Der Weg zurück ist wie alle Rückwege: mühsam. Die Hitze hat mich nun ausgelaugt. Ich werde langsamer und mache bei jeder Bank Pause, um Wasser zu trinken und aufs Wasser zu sehen. Der Weg durchs
Grüne öffnet sich wie ein verheißungsvoller Tunnel vor uns. Fahrradfahrer, Fußgänger und Boote überholen uns. Mäuse huschen vor uns über den Pfad. Eine liegt tot auf dem Rücken vor uns, die
Glieder gen Himmel gereckt. Weiße Schmetterlinge flattern in der Luft; der Flug der Libellen schimmert leuchtend blau zwischen den Blättern, so schön, dass wir stehen bleiben müssen, weil wir uns
nicht sattsehen können. Bienen und Hummeln besuchen Blüten und fliegen behäbig weiter. Wie in Trance wandeln wir zurück, bis wir wieder ganz am Anfang sind, dort, wo das Jakobs-Greiskraut blüht,
Wohnmobile parken, der Himmel schwerblau ist. Es scheint, als haben sich die Farben gewandelt. Von den heiteren, fröhlichen Sommerfarben zu einem erschöpft verwaschenen, vergilbten Ton alter
Fotos. Ich werde still und ein wenig melancholisch. Es ist 16:29 Uhr, als ich das Jakobs-Greiskraut fotografiere, um wenigstens eine kleine Erinnerung an diese drei Stunden auf dem Fuldauferweg
zu behalten.
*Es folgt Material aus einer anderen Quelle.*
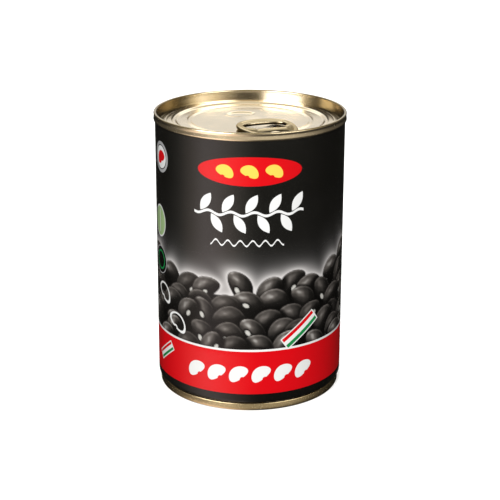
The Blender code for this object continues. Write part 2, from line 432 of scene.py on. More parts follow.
def paintBeans(piece):
    points = readPoints(piece)
    angle = np.arctan2(points[:, 0], -points[:, 1])
    angle = (angle + math.pi / 2) % math.pi - math.pi / 2
    wall = np.hypot(points[:, 0], points[:, 1]) > body["radius"] - 0.05
    wall &= (points[:, 2] > body["fineFrom"] - 1) & (points[:, 2] < body["glowTo"] + 1)
    along, level = angle[wall] * body["radius"], points[wall, 2]
    cover = smoothStep(heapTop(angle[wall]) - beans["solidFrom"] - level, 0.0, 0.6)
    light = np.full(len(along), beans["gapLight"])
    spot = np.zeros(len(along))
    nearness = np.full(len(along), 1e-9)
    soft = beans["softEdge"]
    period = body["radius"] * math.pi
    sunX, sunY, sunZ = beans["light"]
    for bean in drawBeans():
        across = (along - bean["along"] + period / 2) % period - period / 2
        up = level - bean["level"]
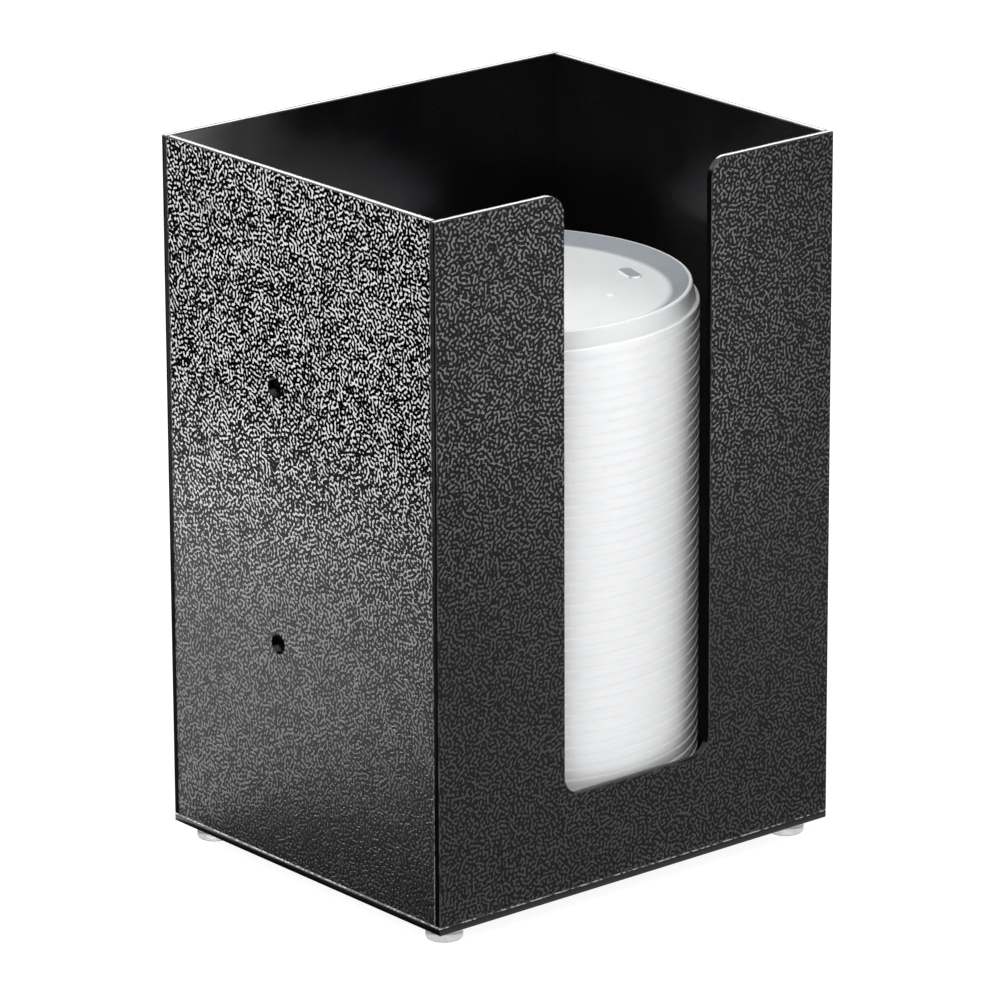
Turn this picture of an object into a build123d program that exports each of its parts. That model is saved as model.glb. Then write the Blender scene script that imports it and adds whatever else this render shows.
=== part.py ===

Müde machen wir uns auf den Heimweg.
In schwüler Mittagsstunde
Lieg´ ich am Bach ins Gras gestreckt;
Kein Laut in weiter Runde,
Der mich aus dämmerndem Traume weckt.
Leicht in den Lüften weben
Sommerfäden den silbernen Zwirn,
Halme und Gräser schweben
Über der Brust mir und über der Stirn.
Und Bienen und Schmetterlinge
Blaue Libellen umsummen mich leis:
Viel süßere, heimliche Dinge
Trag´ ich im Herzen, die keiner weiß.